For many, this changed how they saw their own work. What was once just craft became commerce. What was once a hobby became income. And what was once invisible became visible.
THE DAY THE PRESIDENT NOTICED
One of the biggest moments for the initiative came during an official visit by Droupadi Murmu. The Jashpur craft products were presented to her as a gift.
What happened next surprised everyone.
During her speech, usually highly structured and protocol-driven, the President mentioned the craft and appreciated it publicly. For Shashi Kumar and the women behind the products, it was a moment of validation.
Not because it made headlines. But because it told them their work mattered.
“That mention was special,” he recalls. “It was unexpected, and it gave the women a huge confidence boost.”
BUILDING MORE THAN INCOME
What makes this model different is what happens behind the scenes. Every month, the accounts are audited in front of all participating women.
The numbers are laid out openly. Payments are clarified. No confusion. No middlemen. Transparency is part of the system.
Beyond that, the women are now being trained in presentation and communication too. Some of them have already travelled to exhibitions and stalls in Raipur to represent the products themselves.

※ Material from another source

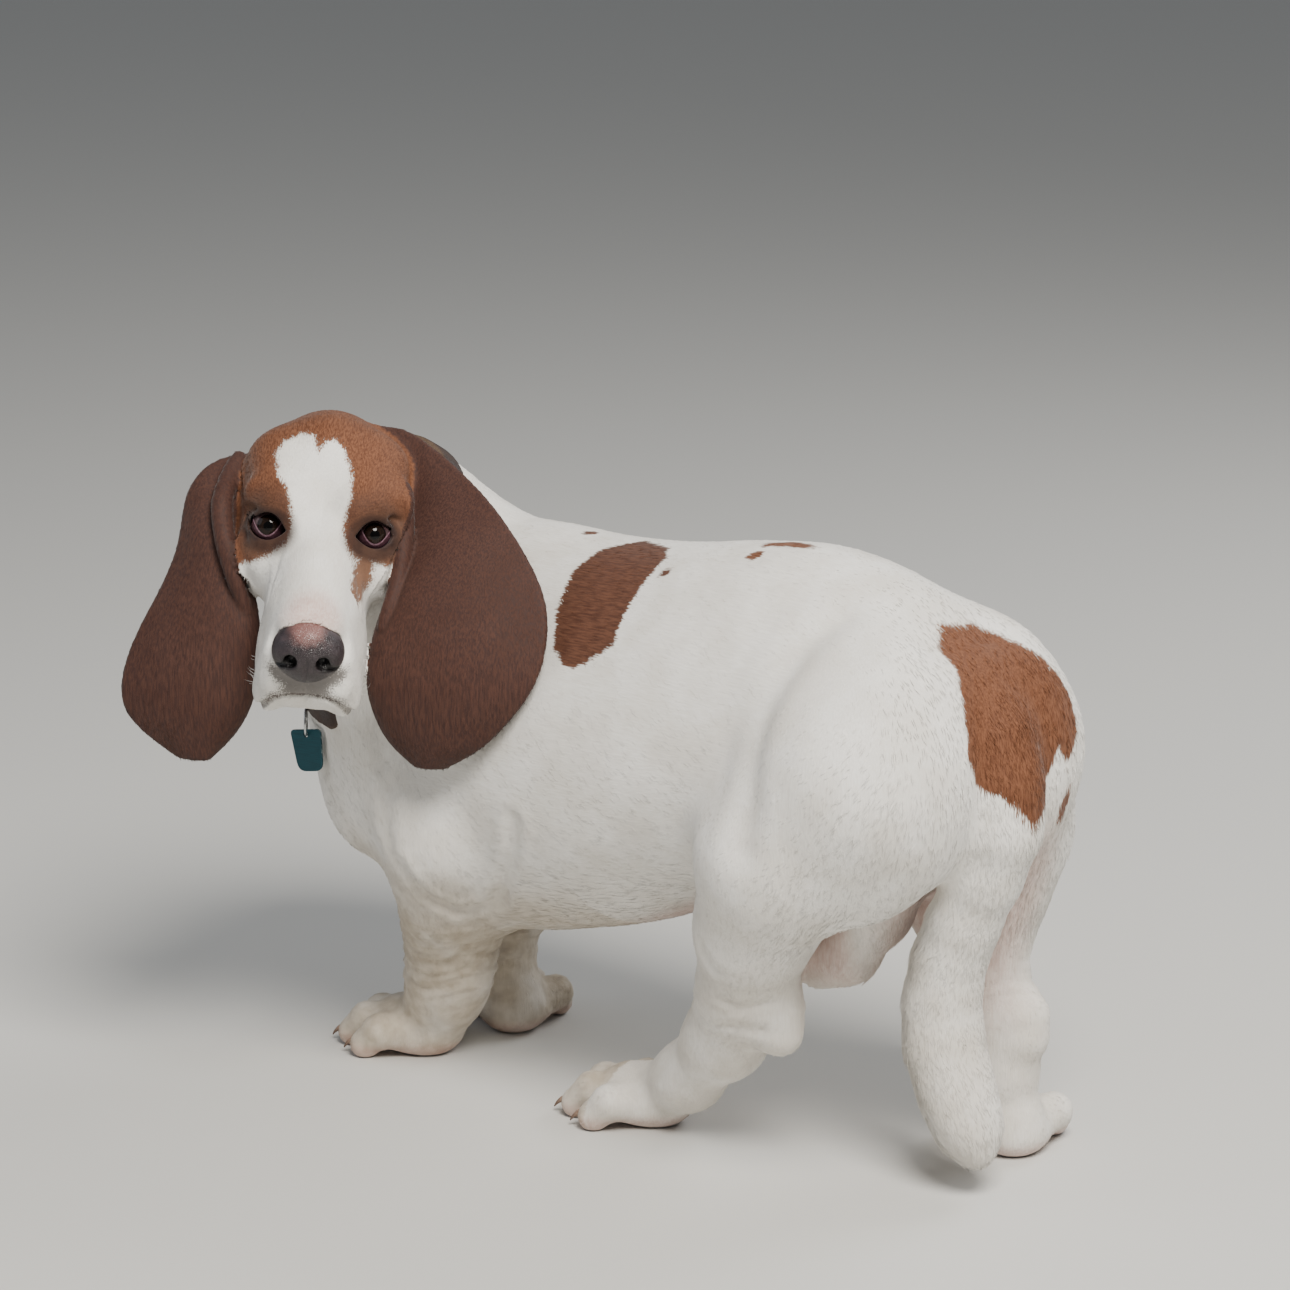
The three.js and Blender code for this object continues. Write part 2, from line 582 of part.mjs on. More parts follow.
// Ears: rows from the root to the tip, each [front edge, rear edge] as [across, forward, up] seen from the
// front of the head. The leather folds under along its front edge, which opens the cup at the root.
const EARS = {
  left: [[[40, -40, -2], [32, -74, 46]], [[50, -26, -2], [46, -70, 50]],
    [[50, -14, -16], [79, -42, 30]], [[47, -4, -29], [101, -14, 13]],
    [[40, 6, -43], [120, 10, -10]], [[33, 13, -59], [134, 30, -35]],
    [[30, 17, -75], [135, 43, -59]], [[28, 19, -91], [127, 50, -84]], [[33, 21, -110], [112, 46, -105]],
    [[42, 23, -126], [96, 40, -123]], [[56, 25, -138], [74, 28, -138]]],
  right: [[[-38, -40, -4], [-34, -72, 32]], [[-50, -30, 4], [-50, -70, 33]],
    [[-55, -24, -6], [-71, -60, 30]], [[-53, -18, -22], [-85, -48, 14]],
    [[-48, -10, -38], [-88, -38, -14]], [[-44, -6, -52], [-99, -30, -41]],
    [[-42, -4, -67], [-113, -24, -66]], [[-42, -4, -85], [-123, -18, -92]],
    [[-46, -4, -106], [-123, -14, -113]], [[-56, -6, -126], [-107, -12, -130]],
    [[-72, -8, -142], [-90, -10, -142]]],
};
const facing = new THREE.Matrix4().makeRotationZ(rad(-45)).setPosition(...HEAD_AT);
const besideHead = ([across, forward, up]) => new THREE.Vector3(forward, across, up).applyMatrix4(facing);
const EAR_ROWS = [0, 0.1, 0.2, 0.31, 0.43, 0.55, 0.67, 0.79, 0.9, 0.97, 1];
const EAR_COLUMNS = [0, 0.05, 0.17, 0.3, 0.46, 0.64, 0.82, 0.95, 1];
const UP = new THREE.Vector3(0, 0, 1);

// Middle of the leather at a place along the ear (0 root, 1 tip), as a curve from front to rear edge
function earSection(fronts, rears, along, mirror) {
  const front = fronts.getPoint(along);
  const rear = rears.getPoint(along);
  const across = rear.clone().sub(front);
  const outward = across.clone().cross(UP).normalize().multiplyScalar(mirror);
  const width = across.length();
  const fold = (1 - along) * 9 + 2;
  const arch = Math.min(width * 0.12, 11) * (1 - 0.45 * along);
  const spot = (share, out) => front.clone().addScaledVector(across, share).addScaledVector(outward, out);
  return new THREE.CatmullRomCurve3([spot(fold / width, -fold * 1.3), spot(0, -fold * 0.6),
    spot(0.04, arch * 0.25), spot(0.3, arch), spot(0.65, arch * 0.8), spot(1, -arch * 0.2)]);
}

function earSolid(rows, mirror) {
  const fronts = new THREE.CatmullRomCurve3(rows.map(([front]) => besideHead(front)));
  const rears = new THREE.CatmullRomCurve3(rows.map(([, rear]) => besideHead(rear)));
  const grid = EAR_ROWS.map((along) => {
    const section = earSection(fronts, rears, along, mirror);
    return EAR_COLUMNS.map((share) => section.getPoint(share));
  });
  const [last, end] = [EAR_ROWS.length - 1, EAR_COLUMNS.length - 1];
  const points = [];
  const faces = [];
  const layers = [1, -1].map((face) => grid.map((row, i) => row.map((middle, j) => {
    const isEdge = i === 0 || j === 0 || i === last || j === end;
    if (isEdge && face < 0) return -1;
    const along = grid[Math.min(i + 1, last)][j].clone().sub(grid[Math.max(i - 1, 0)][j]);
    const across = grid[i][Math.min(j + 1, end)].clone().sub(grid[i][Math.max(j - 1, 0)]);
    const nearRim = j === 1 || j === end - 1 || i === last - 1;
    const half = isEdge ? 0 : EAR_THICK * (nearRim ? 0.36 : 0.5);
    const normal = across.cross(along).normalize();
    points.push(...middle.clone().addScaledVector(normal, half * face).toArray());
    return points.length / 3 - 1;
  })));
  layers.forEach((layer, side) => {
    const vertex = (i, j) => (layer[i][j] < 0 ? layers[0][i][j] : layer[i][j]);
    for (let i = 0; i < last; i += 1) {
      for (let j = 0; j < end; j += 1) {
        const quad = [vertex(i, j), vertex(i, j + 1), vertex(i + 1, j + 1), vertex(i + 1, j)];
        if (side) quad.reverse();
        faces.push(quad[0], quad[1], quad[2], quad[0], quad[2], quad[3]);
      }
    }
  });
  return toSolid(new Float32Array(points), faces);
}

for (const [side, rows] of Object.entries(EARS)) {
  parts[`ear_${side}`] = largest(clearOf(earSolid(rows, side === 'left' ? 1 : -1), [parts.head]));
}

// A claw: a taper that curves down, its root at the origin and x along it
function clawShape(spare) {
  const shape = new THREE.CylinderGeometry(CLAW_TIP_R + spare, CLAW_R + spare, CLAW + 2 * spare, 7, 2);
  shape.rotateZ(-Math.PI / 2).translate(CLAW / 2, 0, 0);
  const { position } = shape.attributes;
  for (let i = 0; i < position.count; i += 1) {
    const x = position.getX(i);
    position.setZ(i, position.getZ(i) - 0.22 * x - 0.02 * x * x);
  }
  return shape;
}

for (const [name, leg] of Object.entries(LEGS)) {
  const { inside } = sleeves[name];
  const [end, side] = name.split('_');
  const isHind = end === 'hind';
  const wrist = leg.bones[leg.bones.length - 2];
  const lo = [0, 1, 2].map((n) => Math.min(...leg.bones.map((q) => q[n])) - 90);
  const hi = [0, 1, 2].map((n) => Math.max(...leg.bones.map((q) => q[n])) + 90);
  const whole = solidOf(flesh, box(lo, hi, isHind ? 20 : 19)).intersect(inside);
  const upper = ahead(whole, wrist, [0, 0, 1]);
  if (isHind) {
    const knee = leg.bones[2];
    const away = [0, 1, 2].map((n) => leg.bones[1][n] - leg.bones[3][n]);
    parts[`thigh_${side}`] = largest(ahead(upper, knee, away));
    parts[`shank_${side}`] = largest(behind(upper, knee, away));
  } else {
    parts[`fore_leg_${side}`] = largest(upper);
  }
  const [px, py] = leg.paw;
  const pawBox = box([px - 110, py - 95, -9], [px + 95, py + 95, wrist[2] + 20], 11.6);
  let paw = behind(solidOf(legForms[name], pawBox), wrist, [0, 0, 1]);
  TOES.forEach(([reach, across], i) => {
    const root = pawPoint(leg.paw, PAW_LENGTH * (reach - 0.2) + TOE_R - 6, across * 1.05, 11);
    const placing = new THREE.Matrix4().makeRotationZ(rad(leg.paw[2])).setPosition(...root);
    parts[`claw_${end}_${side}_${i + 1}`] = fromGeometry(clawShape(0), placing);
    paw = paw.subtract(fromGeometry(clawShape(GAP), placing));
  });
  parts[`${end}_paw_${side}`] = largest(paw.trimByPlane([0, 0, 1], SOLE));
}

parts.tail = largest(solidOf(rearFlesh, box([338, -54, 0], [494, 66, 344], [16, 15, 19]))
  .intersect(sleeves.tail.inside));

// The fold of skin under the groin
const groin = solidOf(sheath, box([268, -44, 96], [414, 50, 236], 14));
parts.groin = largest(clearOfLimbs(clearOf(groin, [parts.torso])));

// Collar: a strap round the neck, lost in the fold over the left shoulder, and the ring that hangs from it
const COLLAR = { at: [-32, -66, 316], normal: [-0.078, -0.839, 0.539] };
const HOLE_AT = [-37.4, -112.6, 221.2];
const TAG_TURN = 30;
const SIGHT = new THREE.Vector3(Math.SQRT1_2, -Math.SQRT1_2, 0);
const SIDEWAYS = new THREE.Vector3(Math.SQRT1_2, Math.SQRT1_2, 0);

function ringShape(tube) {
  const placing = new THREE.Matrix4().makeBasis(SIGHT, UP, SIDEWAYS.clone().negate())
    .setPosition(HOLE_AT[0], HOLE_AT[1], HOLE_AT[2] + RING_R);
  return fromGeometry(new THREE.TorusGeometry(RING_R, tube, 5, 20), placing);
}

const throated = blend(FILLET.head, headWorld, neck);
const strapOutside = (x, y, z) => (
  Math.min(throated(x, y, z), wholeDog(x, y, z) + Math.max(0, (x + 10) * 0.6)) - COLLAR_T);
const inTheWay = [parts.neck, parts.torso, parts.fore_leg_left, parts.fore_leg_right, parts.head];
const strap = solidOf(strapOutside, box([-150, -180, 180], [80, 60, 450], 22))
  .intersect(slab(COLLAR.at, COLLAR.normal, [400, 400, COLLAR_W]));
parts.collar = largest(clearOf(strap, inTheWay).subtract(ringShape(RING_TUBE + GAP)));
parts.tag_ring = ringShape(RING_TUBE);

// The tag: a plate with rounded corners and a round foot, narrower below
function tagSolid() {
  const [w, h, r] = [TAG_W / 2, TAG_H, 3];
  const face = new THREE.Shape();
  face.moveTo(-w + r, 0);
  face.lineTo(w - r, 0);
  face.quadraticCurveTo(w, 0, w, -r);
  face.lineTo(w * 0.86, -h * 0.78);
  face.quadraticCurveTo(w * 0.8, -h, w * 0.3, -h);
  face.lineTo(-w * 0.3, -h);
  face.quadraticCurveTo(-w * 0.8, -h, -w * 0.86, -h * 0.78);
  face.lineTo(-w, -r);
  face.quadraticCurveTo(-w, 0, -w + r, 0);
  const plate = new THREE.ExtrudeGeometry(face, { depth: TAG_T, bevelEnabled: false, curveSegments: 4 });
  plate.translate(0, 3.4, -TAG_T / 2).rotateZ(rad(8)).rotateY(rad(-TAG_TURN));
  const hole = new THREE.CylinderGeometry(TAG_HOLE_R, TAG_HOLE_R, 4 * TAG_T, 14).rotateX(Math.PI / 2)
    .rotateY(rad(-TAG_TURN));
  const placing = new THREE.Matrix4().makeBasis(SIDEWAYS, UP, SIGHT).setPosition(...HOLE_AT);
  return fromGeometry(plate, placing).subtract(fromGeometry(hole, placing));
}
parts.tag = tagSolid();

const COLOURS = { torso: 0xe9e4dc, neck: 0xe9e4dc, head: 0xe2d6ca, tail: 0xeeeae2, nose: 0x4a3733,
  ear_left: 0x9c5b3c, ear_right: 0x9c5b3c, eye_left: 0x3a2418, eye_right: 0x3a2418, collar: 0x2b2622 };
const group = new THREE.Group();
const bounds = new THREE.Box3();
for (const [name, solid] of Object.entries(parts)) {
  const { vertProperties, triVerts } = solid.getMesh();
  const geometry = new THREE.BufferGeometry();
  geometry.setAttribute('position', new THREE.BufferAttribute(new Float32Array(vertProperties), 3));
  geometry.setIndex(new THREE.BufferAttribute(new Uint32Array(triVerts), 1));
  geometry.computeVertexNormals();
  geometry.computeBoundingBox();
  bounds.union(geometry.boundingBox);
  const finish = new THREE.MeshStandardMaterial({ color: COLOURS[name] ?? 0xe9e4dc, roughness: 0.9 });
  const mesh = new THREE.Mesh(geometry, finish);
  mesh.name = name;
  group.add(mesh);
}
const middle = bounds.getCenter(new THREE.Vector3());
group.position.set(-middle.x, -middle.y, -bounds.min.z);

export default group;
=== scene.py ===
"""A basset hound stands and looks back over its left side: one skin with short hair, eyes, nose, claws,
a dark collar with a ring, and a bare tag.

Forms are worked out in millimetres in the dog's own frame: it faces -X, its left side is -Y, and the floor
is Z = 0. They are then moved to the model's frame, in metres.
"""
import math

import bmesh
import bpy
import numpy as np
from mathutils import Matrix, Vector
from mathutils.bvhtree import BVHTree


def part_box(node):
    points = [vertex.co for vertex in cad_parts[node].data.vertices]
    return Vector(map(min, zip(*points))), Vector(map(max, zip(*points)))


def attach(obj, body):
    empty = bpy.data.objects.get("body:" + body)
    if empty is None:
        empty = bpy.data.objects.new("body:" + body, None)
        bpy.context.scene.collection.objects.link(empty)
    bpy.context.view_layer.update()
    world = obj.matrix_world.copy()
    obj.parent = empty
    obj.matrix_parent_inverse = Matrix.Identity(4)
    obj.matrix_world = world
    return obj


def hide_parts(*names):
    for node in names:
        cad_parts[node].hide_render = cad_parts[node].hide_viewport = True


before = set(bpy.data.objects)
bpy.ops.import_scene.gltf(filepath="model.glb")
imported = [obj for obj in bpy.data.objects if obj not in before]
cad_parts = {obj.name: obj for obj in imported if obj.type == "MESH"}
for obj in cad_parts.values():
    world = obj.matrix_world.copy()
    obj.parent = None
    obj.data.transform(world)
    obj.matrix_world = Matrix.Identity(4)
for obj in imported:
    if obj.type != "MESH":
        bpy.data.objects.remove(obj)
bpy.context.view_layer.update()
rng = np.random.default_rng(7)

# Sizes and places in mm, turns in degrees

COAT_DEPTH = 0.8          # the skin lies this far inside the solids
SKIN_STEP = 2.2           # lattice that the skin is drawn from; it is twice as fine on the face
OFF_FLOOR = 0.3           # the skin keeps this far off the floor
FAR = 200.0               # distance given wherever a form can't matter

WITHERS = 351             # height of the back over the shoulders
LOIN = 377
CHEST_LOW = 95            # height of the keel of the chest
CHEST_HALF = 106
RUMP_X = 411
FORE_X = -46
PAW_LENGTH = 72
TOE_R = 11.5
SOLE_SINK = 2.5           # how far the soles are pressed flat
CLAW_LENGTH = 11.8
CLAW_R = 3.1              # at the root

HEAD_AT = (34, -159, 369)           # midway between the eyes
HEAD_TURN = (-5.2, 12.1, -44.7)     # about X, then Y, then Z
EYE_R = 11.5
EYE_AT = (-6, 31, -1)               # the left eyeball, in the head's frame
INNER_CORNER = 21.5                 # corners of the lids, across the head
OUTER_CORNER = 43
CORNEA_R = 7
CORNEA_RISE = 0.5                   # how far the cornea bulges
EAR_HALF = 2.2                      # half the thickness of the ear's leather

COLLAR_AT = np.array([-32.0, -66.0, 316.0])
COLLAR_LEAN = np.array([-0.078, -0.839, 0.539])     # the collar's axis, along the neck
COLLAR_W = 17
COLLAR_T = 2.2
RING_R = 8
RING_WIRE = 0.85                    # radius of its wire
HOLE_AT = np.array([-37.4, -112.6, 221.2])          # the tag's hole
TAG_TURN = 30

CAMERA_AT = (2048, -1897, 936)
CAMERA_ROUND = 45                   # from the dog's left side toward its rear
CAMERA_UP = 13.5
LENS = 4500 / 1290 * 36             # mm on a 36 mm sensor: 4500 pixels for a picture 1290 wide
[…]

The idea is clear: not just makers, but future managers.
“My plan is to handhold them for one-and-a-half to two years. After that, they should be able to run this independently,” the officer told Indian Masterminds.
That’s where the bigger shift lies. Not in selling jewellery. But in building ownership.
THE NEXT BIG BET: AAROGYA AMRIT
While the bamboo jewellery initiative grows, Shashi Kumar has already launched another ambitious product.
On February 21, his team introduced Aarogya Amrit, an immunity-boosting herbal formulation developed in Jashpur.
At first glance, it may look like another Chyawanprash. But it isn’t. Unlike commercial variants that often carry up to 40% sugar, Aarogya Amrit has been developed as a healthier alternative.
It also carries certification from the Ministry of AYUSH, a much harder approval process than a regular food license.
This is significant. Because it moves the product from local experimentation into regulated wellness. And once again, the women making it are from village communities, this time from Panchakki in Jashpur.
“This is our new product development,” says Shashi Kumar. “And by this Diwali, we plan to launch five more variants.”
Research is already underway. Packaging is being developed. The next phase is in motion.
A DIFFERENT KIND OF FOREST OFFICER
For many, forestry is about trees, wildlife, and conservation. For Shashi Kumar, it is also about people. About what happens when forest-dependent communities are given skill, structure, and a market.
In Jashpur, that idea is no longer theoretical. It is hanging on airport shelves. It is being packed into herbal jars. And it is being built by women who, until recently, had never imagined their work could travel this far.
Sometimes, real change does not arrive with noise. Sometimes, it begins in a village home, with bamboo, grass, and a belief that local hands can create something the world will value.